## Exercise requirements
Please restate, exactly as written, the lines running from the beginning of the material through the line that has "a foot switch." in it.

Stored entries
— start —

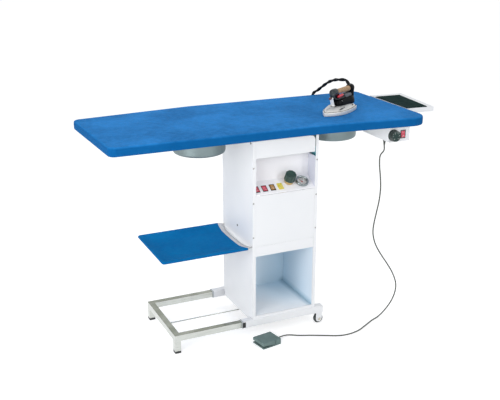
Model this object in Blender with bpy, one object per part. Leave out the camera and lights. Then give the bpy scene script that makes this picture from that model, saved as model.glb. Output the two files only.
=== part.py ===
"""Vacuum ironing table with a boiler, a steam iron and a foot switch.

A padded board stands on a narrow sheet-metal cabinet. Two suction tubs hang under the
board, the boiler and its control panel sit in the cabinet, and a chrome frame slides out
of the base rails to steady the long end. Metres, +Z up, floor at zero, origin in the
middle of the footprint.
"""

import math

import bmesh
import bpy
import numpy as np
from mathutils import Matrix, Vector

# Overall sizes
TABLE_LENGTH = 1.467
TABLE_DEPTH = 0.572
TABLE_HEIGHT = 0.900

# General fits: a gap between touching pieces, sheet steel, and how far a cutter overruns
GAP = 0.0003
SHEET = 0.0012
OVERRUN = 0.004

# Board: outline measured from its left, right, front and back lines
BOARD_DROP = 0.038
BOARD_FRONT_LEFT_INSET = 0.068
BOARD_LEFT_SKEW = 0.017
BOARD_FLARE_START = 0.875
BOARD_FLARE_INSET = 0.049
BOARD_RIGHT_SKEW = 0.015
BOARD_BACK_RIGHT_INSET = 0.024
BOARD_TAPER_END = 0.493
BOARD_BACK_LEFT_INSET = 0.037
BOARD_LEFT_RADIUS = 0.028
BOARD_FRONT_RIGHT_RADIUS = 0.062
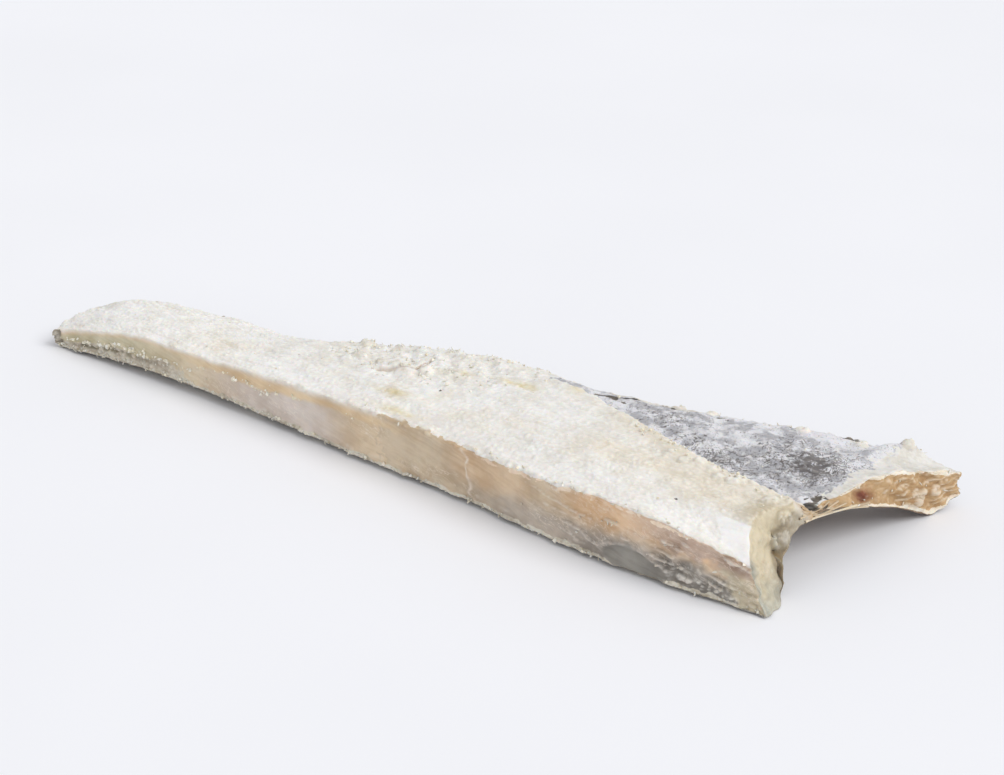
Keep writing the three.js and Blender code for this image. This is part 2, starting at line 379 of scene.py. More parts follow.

— end —

## Finished answer
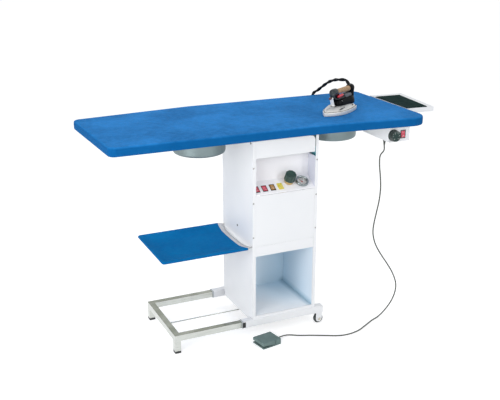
Model this object in Blender with bpy, one object per part. Leave out the camera and lights. Then give the bpy scene script that makes this picture from that model, saved as model.glb. Output the two files only.
=== part.py ===
"""Vacuum ironing table with a boiler, a steam iron and a foot switch.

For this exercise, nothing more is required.